Na realidade, a elite, ‘decrépita e reacionária’, como a intitulávamos mais de meio século atrás,  já se esfarela, a começar pela fragilidade de seus bastiões político-partidários, haja vista o dilema tucano em  assumir,  sem mínima competência para tal,  o papel de ‘oposição’ que lhe cabe, como perdedor em três consecutivos processos eleitorais.
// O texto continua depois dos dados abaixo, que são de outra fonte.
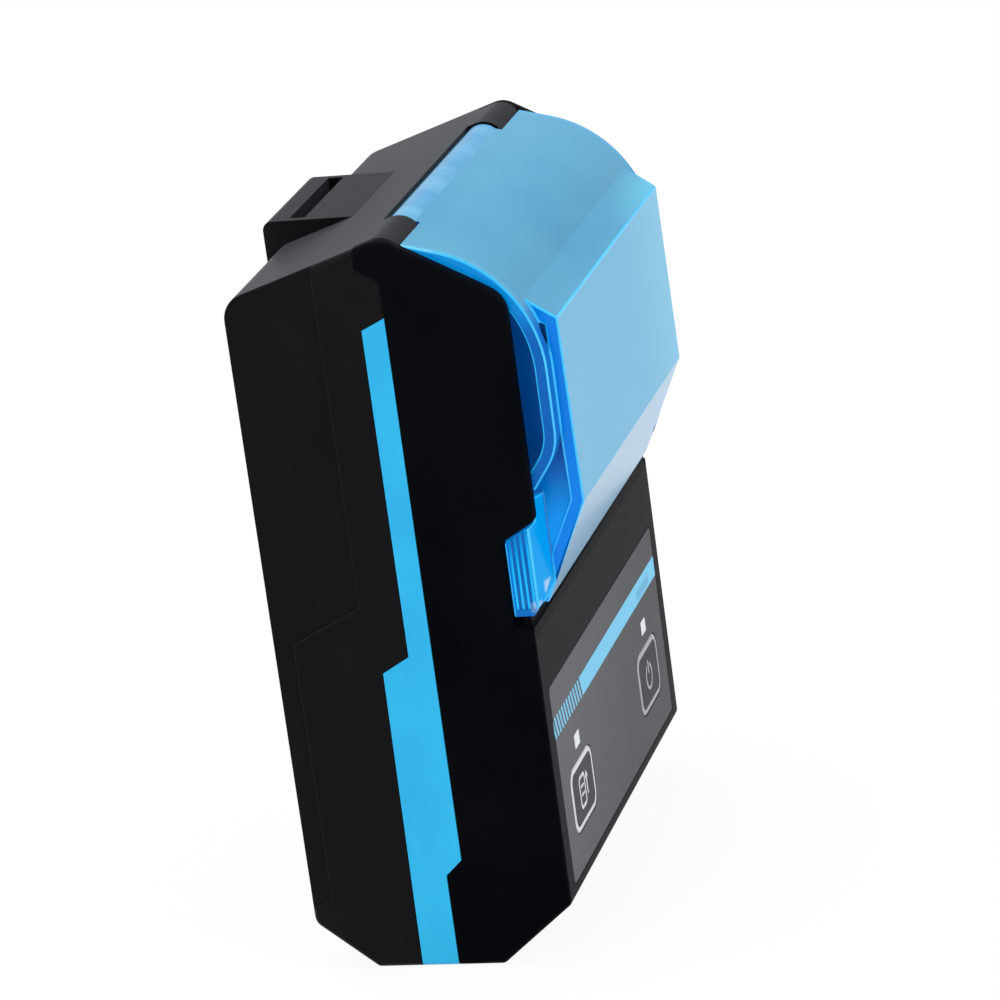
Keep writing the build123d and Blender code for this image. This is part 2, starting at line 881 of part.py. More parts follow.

A deletéria elite brasileira,   embora metida a esperta e conceitualmente mal-intencionada, é burra para entender que não dispõe de exclusividade, como pensa,  sobre o bolo da riqueza do mundo. Séculos afora, os fatos comprovam que o caminho indutor da interação pacífica no planeta leva-nos, necessariamente, à perene repactuação dos contratos sociais.

 Luís XVI, para quem o Estado(francês) era unicamente ele, acabou sem a cabeça coroada, por obra da afiadíssima engenhoca do doutor Guilhotin.


(*) Originalmente publicado na 'Tribuna do Sertão'-Palmeira dos Índios(AL), em 14.11.2010.